» **Material provided**:

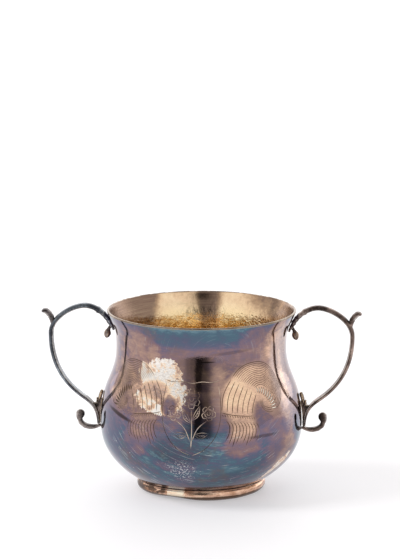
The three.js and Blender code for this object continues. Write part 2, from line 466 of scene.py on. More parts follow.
# Colours of what lies on the tarnish or in the cuts
DULL_SILVER = (0.5, 0.44, 0.41)
BROWN_FILM = (0.2, 0.135, 0.105)
# pale pink, a painted highlight along the bowl's right edge
PINK_HIGHLIGHT = (0.66, 0.55, 0.53)
PALE_SCRATCH = (0.62, 0.68, 0.68)
CRUMBLED_WHITE = (0.93, 0.91, 0.88)
BLACK_STAIN_AND_REFLECTION = (0.03, 0.02, 0.018)
RIM_BROWN = (0.42, 0.34, 0.25)
PALE_LINE = (0.72, 0.58, 0.45)
DARK_LINE = (0.1, 0.06, 0.035)

# How thick the tarnish is, 0 bare to 1, by height as a share of the rim's
TARNISH_BY_HEIGHT = [
    (0.0, 0.45), (0.08, 0.6), (0.16, 0.72), (0.32, 0.78), (0.42, 0.66), (0.5, 0.5),
    (0.62, 0.46), (0.8, 0.42), (0.87, 0.52), (0.92, 0.7), (0.97, 0.8), (1.0, 0.95),
]

# Ovals on the bowl are in millimetres: place round the belly from the front's middle, height, half width and
# half height. Each held place goes on with the tarnish wanted there and how much of it comes through.
# The places at the bowl's right edge, at 57 and 60 round, are thinned partly as a painted highlight.
HELD_PLACES = [
    (-38, 84, 11, 9, 0.34, 0.75), (-27, 81, 4.5, 6, 0.26, 0.6), (-5, 88, 22, 4, 0.76, 0.6),
    (14, 91, 16, 3, 0.8, 0.6), (4, 79, 26, 4, 0.5, 0.5), (-10, 66, 7, 13, 0.47, 0.7),
    (11, 61, 7, 17, 0.33, 0.75), (26, 34, 12, 6, 0.36, 0.8), (-35, 34, 9, 6, 0.42, 0.7),
    (40, 42, 7, 4, 0.62, 0.6), (50, 33, 13, 18, 0.42, 0.7), (-52, 62, 11, 16, 0.3, 0.6),
    (-57, 35, 11, 16, 0.64, 0.7), (22, 22, 12, 5, 0.84, 0.5), (36, 84, 12, 10, 0.43, 0.6),
    (52, 50, 8, 7, 0.34, 0.6), (57, 74, 9, 24, 0.24, 0.85), (60, 26, 9, 12, 0.3, 0.7),
]

# Each stain and patch goes on with its slope and its strength; the first stain line, short and dark by the
# front's middle, is a painted reflection
STAIN_AND_REFLECTION_LINES = [
    (7, 77.4, 4.5, 0.4, 0, 1), (-48, 46.5, 11, 1.1, 0.2, 1), (38, 38, 9, 0.9, 0, 0.6),
    (22, 81.92, 13, 0.9, -0.06, 0.35),
]
# The patches at the bowl's right edge, at 56 and 63 round, are worn bare and partly a painted highlight.
BARE_PATCHES = [
    (-21, 70.5, 12.5, 8, 0, 1), (-12, 61, 6.5, 9, 0, 1), (-31, 69, 8, 6, 0.3, 0.85),
    (-24, 62, 10, 5, 0, 0.8), (-30, 56, 8, 4.2, 0.3, 1), (-22, 53, 7, 3, 0.2, 1),
    (56, 17.5, 8.5, 4.2, -0.75, 0.9), (63, 68, 3, 14, 0.2, 0.5), (120, 44, 8, 9, 0.4, 0.6),
    (-128, 68, 14, 5, -0.3, 0.6),
]

# The point on the front about which the wiping strokes curve
WIPING_MIDDLE = (12, -44, 78)


class Outside(Finish):
    """The finish of the bowl's outside, with the places and noises that its layers share."""

    def __init__(self):
        super().__init__("tarnished_silver_outside")
        self.spot = self.place()
        x, y, self.z = self.parts(self.spot)
        self.turn = self.angle_round(x, y) * BELLY_RADIUS
        tall_lumps = self.stretched(self.spot, (1, 1, 1.5))
        self.lumps = self.cloud(tall_lumps, 0.11, detail=6, roughness=0.6, warp=0.5)
        flat_grain = self.stretched(self.spot, (1, 1, 2.5))
        self.fine = self.cloud(flat_grain, 0.6, detail=6, roughness=0.72)

    def oval(self, middle, height, wide, tall, ragged, slope=0):
        return oval(self.turn, self.z, middle, height, wide, tall, ragged, slope)


def tarnished_outside():
    """The outside of the bowl: tarnish in bands and streaks, rubbed bare in places, over the engraving, with
    painted reflections low on the front and painted highlights at its right edge and on the right plume's
    bars.
    """
    outside = Outside()
    turn, z, lumps, fine = outside.turn, outside.z, outside.lumps, outside.fine
    within = outside.attribute("plume")
    plumes = worn_plumes(within, lumps, fine)
    bare, inner = bare_patches(outside)
    strokes, hairs = wiped(outside)

    amount = tarnish_amount(outside, strokes)
    worn = plumes * (0.55 + turn.step(-4, 4) * 0.42)
    amount = amount - worn * (amount - thin_tarnish(outside, within))
    amount = amount * (1 - bare) + bare * inner
    film = outside.cloud(outside.spot, 0.055, detail=5, roughness=0.65).step(0.5, 0.68) * (1 - bare)
    colour = outside.layers(
        outside.ramp(amount, TARNISH),
        (bare * fine.step(0.4, 0.7) * z.step(54, 62) * 0.6, DULL_SILVER),
        (film * (1 - plumes) * 0.45, BROWN_FILM),
        # painted highlight: pale pink over the bowl's right edge
        (outside.oval(61, 66, 10, 24, fine) * 0.55, PINK_HIGHLIGHT),
        (hairs * (1 - bare) * 0.6, PALE_SCRATCH),
        (crumbled(outside), CRUMBLED_WHITE),
        # stains, with painted reflections of dark things low on the front and by its middle
        (stains_and_dark_reflections(outside) * 0.85, BLACK_STAIN_AND_REFLECTION),
    )
    colour = engraved_lines(outside, colour, within, bare)
    rim = (z + (fine - 0.5) * 0.7).step(RIM_HEIGHT - 0.9, RIM_HEIGHT - 0.3)
    colour = outside.blend(rim * 0.7, colour, RIM_BROWN)

    roughness = fine * 0.06 + bare * 0.2 + plumes * 0.1 + hairs * 0.2
    outside.set(Base_Color=colour, Metallic=1, Roughness=roughness)
    relief = outside.bump(fine + lumps * 0.7, 0.035, 0.35)
    outside.set(Normal=outside.bump(bare * fine, 0.2, 0.5, relief))
    return outside.material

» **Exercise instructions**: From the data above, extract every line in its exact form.

» **Result for this exercise**:
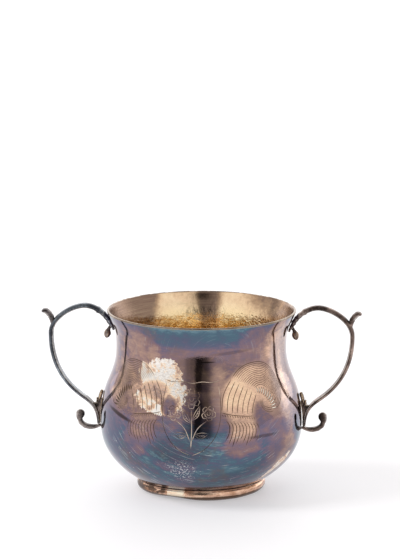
The three.js and Blender code for this object continues. Write part 2, from line 466 of scene.py on. More parts follow.
# Colours of what lies on the tarnish or in the cuts
DULL_SILVER = (0.5, 0.44, 0.41)
BROWN_FILM = (0.2, 0.135, 0.105)
# pale pink, a painted highlight along the bowl's right edge
PINK_HIGHLIGHT = (0.66, 0.55, 0.53)
PALE_SCRATCH = (0.62, 0.68, 0.68)
CRUMBLED_WHITE = (0.93, 0.91, 0.88)
BLACK_STAIN_AND_REFLECTION = (0.03, 0.02, 0.018)
RIM_BROWN = (0.42, 0.34, 0.25)
PALE_LINE = (0.72, 0.58, 0.45)
DARK_LINE = (0.1, 0.06, 0.035)

# How thick the tarnish is, 0 bare to 1, by height as a share of the rim's
TARNISH_BY_HEIGHT = [
    (0.0, 0.45), (0.08, 0.6), (0.16, 0.72), (0.32, 0.78), (0.42, 0.66), (0.5, 0.5),
    (0.62, 0.46), (0.8, 0.42), (0.87, 0.52), (0.92, 0.7), (0.97, 0.8), (1.0, 0.95),
]

# Ovals on the bowl are in millimetres: place round the belly from the front's middle, height, half width and
# half height. Each held place goes on with the tarnish wanted there and how much of it comes through.
# The places at the bowl's right edge, at 57 and 60 round, are thinned partly as a painted highlight.
HELD_PLACES = [
    (-38, 84, 11, 9, 0.34, 0.75), (-27, 81, 4.5, 6, 0.26, 0.6), (-5, 88, 22, 4, 0.76, 0.6),
    (14, 91, 16, 3, 0.8, 0.6), (4, 79, 26, 4, 0.5, 0.5), (-10, 66, 7, 13, 0.47, 0.7),
    (11, 61, 7, 17, 0.33, 0.75), (26, 34, 12, 6, 0.36, 0.8), (-35, 34, 9, 6, 0.42, 0.7),
    (40, 42, 7, 4, 0.62, 0.6), (50, 33, 13, 18, 0.42, 0.7), (-52, 62, 11, 16, 0.3, 0.6),
    (-57, 35, 11, 16, 0.64, 0.7), (22, 22, 12, 5, 0.84, 0.5), (36, 84, 12, 10, 0.43, 0.6),
    (52, 50, 8, 7, 0.34, 0.6), (57, 74, 9, 24, 0.24, 0.85), (60, 26, 9, 12, 0.3, 0.7),
]

# Each stain and patch goes on with its slope and its strength; the first stain line, short and dark by the
# front's middle, is a painted reflection
STAIN_AND_REFLECTION_LINES = [
    (7, 77.4, 4.5, 0.4, 0, 1), (-48, 46.5, 11, 1.1, 0.2, 1), (38, 38, 9, 0.9, 0, 0.6),
    (22, 81.92, 13, 0.9, -0.06, 0.35),
]
# The patches at the bowl's right edge, at 56 and 63 round, are worn bare and partly a painted highlight.
BARE_PATCHES = [
    (-21, 70.5, 12.5, 8, 0, 1), (-12, 61, 6.5, 9, 0, 1), (-31, 69, 8, 6, 0.3, 0.85),
    (-24, 62, 10, 5, 0, 0.8), (-30, 56, 8, 4.2, 0.3, 1), (-22, 53, 7, 3, 0.2, 1),
    (56, 17.5, 8.5, 4.2, -0.75, 0.9), (63, 68, 3, 14, 0.2, 0.5), (120, 44, 8, 9, 0.4, 0.6),
    (-128, 68, 14, 5, -0.3, 0.6),
]

# The point on the front about which the wiping strokes curve
WIPING_MIDDLE = (12, -44, 78)


class Outside(Finish):
    """The finish of the bowl's outside, with the places and noises that its layers share."""

    def __init__(self):
        super().__init__("tarnished_silver_outside")
        self.spot = self.place()
        x, y, self.z = self.parts(self.spot)
        self.turn = self.angle_round(x, y) * BELLY_RADIUS
        tall_lumps = self.stretched(self.spot, (1, 1, 1.5))
        self.lumps = self.cloud(tall_lumps, 0.11, detail=6, roughness=0.6, warp=0.5)
        flat_grain = self.stretched(self.spot, (1, 1, 2.5))
        self.fine = self.cloud(flat_grain, 0.6, detail=6, roughness=0.72)

    def oval(self, middle, height, wide, tall, ragged, slope=0):
        return oval(self.turn, self.z, middle, height, wide, tall, ragged, slope)


def tarnished_outside():
    """The outside of the bowl: tarnish in bands and streaks, rubbed bare in places, over the engraving, with
    painted reflections low on the front and painted highlights at its right edge and on the right plume's
    bars.
    """
    outside = Outside()
    turn, z, lumps, fine = outside.turn, outside.z, outside.lumps, outside.fine
    within = outside.attribute("plume")
    plumes = worn_plumes(within, lumps, fine)
    bare, inner = bare_patches(outside)
    strokes, hairs = wiped(outside)

    amount = tarnish_amount(outside, strokes)
    worn = plumes * (0.55 + turn.step(-4, 4) * 0.42)
    amount = amount - worn * (amount - thin_tarnish(outside, within))
    amount = amount * (1 - bare) + bare * inner
    film = outside.cloud(outside.spot, 0.055, detail=5, roughness=0.65).step(0.5, 0.68) * (1 - bare)
    colour = outside.layers(
        outside.ramp(amount, TARNISH),
        (bare * fine.step(0.4, 0.7) * z.step(54, 62) * 0.6, DULL_SILVER),
        (film * (1 - plumes) * 0.45, BROWN_FILM),
        # painted highlight: pale pink over the bowl's right edge
        (outside.oval(61, 66, 10, 24, fine) * 0.55, PINK_HIGHLIGHT),
        (hairs * (1 - bare) * 0.6, PALE_SCRATCH),
        (crumbled(outside), CRUMBLED_WHITE),
        # stains, with painted reflections of dark things low on the front and by its middle
        (stains_and_dark_reflections(outside) * 0.85, BLACK_STAIN_AND_REFLECTION),
    )
    colour = engraved_lines(outside, colour, within, bare)
    rim = (z + (fine - 0.5) * 0.7).step(RIM_HEIGHT - 0.9, RIM_HEIGHT - 0.3)
    colour = outside.blend(rim * 0.7, colour, RIM_BROWN)

    roughness = fine * 0.06 + bare * 0.2 + plumes * 0.1 + hairs * 0.2
    outside.set(Base_Color=colour, Metallic=1, Roughness=roughness)
    relief = outside.bump(fine + lumps * 0.7, 0.035, 0.35)
    outside.set(Normal=outside.bump(bare * fine, 0.2, 0.5, relief))
    return outside.material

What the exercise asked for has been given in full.